5. Has anything since captured the excitement of the punk rock explosion?
Every gig for me still carries that excitement. But as a movement, I haven't seen anything that even comes close. I think it's because we knew exactly what we were fighting against in 1977 - the stagnant, self-indulgent music scene that existed at the time. The only way to do what we wanted was to completely reject everything that came before. Now the enemy is more diverse and more difficult to spot.
6. As genres mutate in the modern palette that is pop 2000 which flavas have caught yr. ear?
I don't like pop. I only like the underground.
7. Are there any plans for a band tour with the "Gen Y" set?
I don't want to be tied to a band right now.

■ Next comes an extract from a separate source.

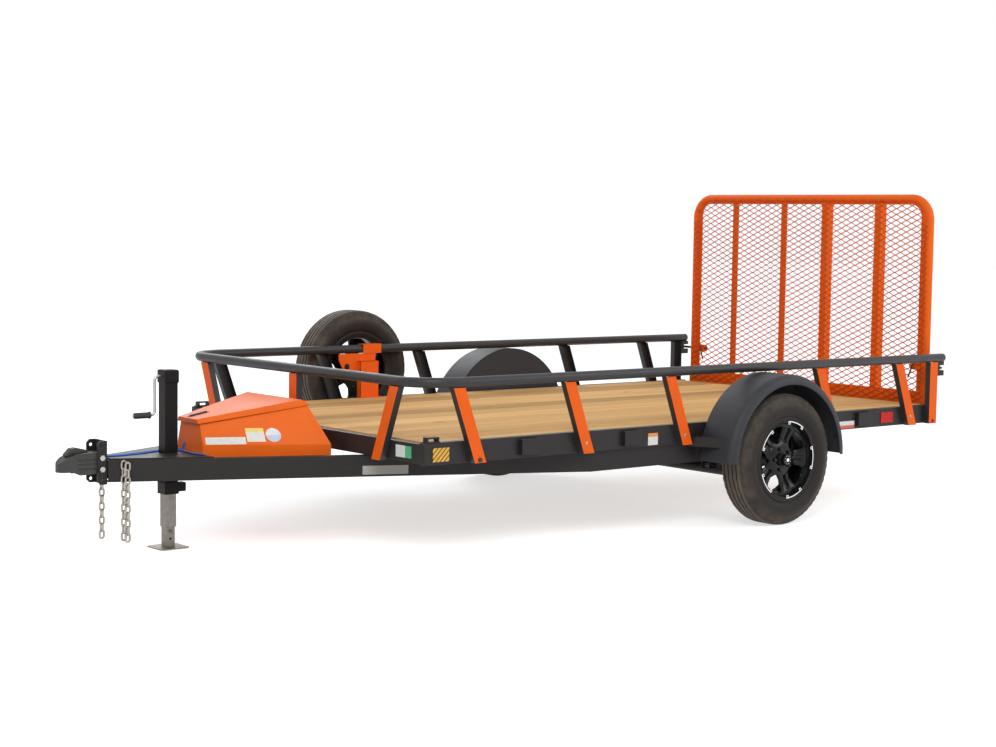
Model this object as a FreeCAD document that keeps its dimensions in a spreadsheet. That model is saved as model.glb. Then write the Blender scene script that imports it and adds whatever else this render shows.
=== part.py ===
import FreeCAD, Part
import math
import os

import Sketcher

# Single-axle utility trailer with pipe rails, a tongue toolbox, a crank jack and a mesh ramp gate.
# Everything is in millimetres: X forward to the coupler, Y to the left side, Z up from the ground.
# Places along X are measured from the axle, and every piece is then moved by axle_x, so that the
# origin lies on the ground under the middle of the whole trailer.

os.makedirs("parts", exist_ok=True)
doc = FreeCAD.newDocument("utility_trailer")
V = FreeCAD.Vector

sheet = doc.addObject("Spreadsheet::Sheet", "Sizes")
next_row = 1


class Size:
    """A length or an angle: its value now, and the spreadsheet formula that gives it."""

    def __init__(self, value, formula):
        self.value = value
        self.formula = formula

    def __add__(self, other):
        other = as_size(other)
        return Size(self.value + other.value, "(%s + %s)" % (self.formula, other.formula))

    def __sub__(self, other):
        other = as_size(other)
        return Size(self.value - other.value, "(%s - %s)" % (self.formula, other.formula))

    def __mul__(self, other):
        other = as_size(other)
        return Size(self.value * other.value, "(%s * %s)" % (self.formula, other.formula))

    def __truediv__(self, other):
        other = as_size(other)
        return Size(self.value / other.value, "(%s / %s)" % (self.formula, other.formula))

    def __neg__(self):
        return Size(-self.value, "(-1 * %s)" % self.formula)

    def __radd__(self, other):
        return as_size(other) + self

    def __rsub__(self, other):
        return as_size(other) - self

    def __rmul__(self, other):
        return as_size(other) * self


def as_size(number):
    if isinstance(number, Size):
        return number
    return Size(float(number), "%.6f" % number)


def tan_of(angle):
    return Size(math.tan(math.radians(angle.value)), "tan(%s * 1 deg)" % angle.formula)


def cos_of(angle):
    return Size(math.cos(math.radians(angle.value)), "cos(%s * 1 deg)" % angle.formula)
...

The climate at the moment means that "more" would be "less." I love the freedom of being able to play whatever I and the audience want, without being restricted to "what the band knows," and taking a band around with me would mean I couldn't play half the venues I play now, just for practical and financial reasons. I do miss the engine of a band behind me sometimes, and when I get the chance I borrow a band for a few numbers, for example in Finland I often tour with Punk Lurex OK and we play some songs together at the end of the gig - best of both worlds.
8. Any plans for a follow up to "Gen Y"?
I'm trying out new songs in the live set all the time, but at the moment I'm so busy trying to get out to play to as many people as possible that I haven't had the chance to record anything else yet. My next album project is to make a "Best Of," re-recording a selection of songs from the last 25 years, then I plan to move on to record a new album sometime next year, just as soon as I get a break from touring. Luckily I don't have any record companies telling me when and what I have to record - I can work at my own pace, and I think things turn out better for it.
9. People tell you that the Adverts changed their. life - who changed yr.s?
Iggy, Bowie, Velvet Underground, Sex Pistols, Jacques Brel, Tom Waits, The Ramones...many more too numerous to mention.
10. Off all the songs you've written, what's yr. personal favourite?
No! No! Don't ask me to choose between my babies!!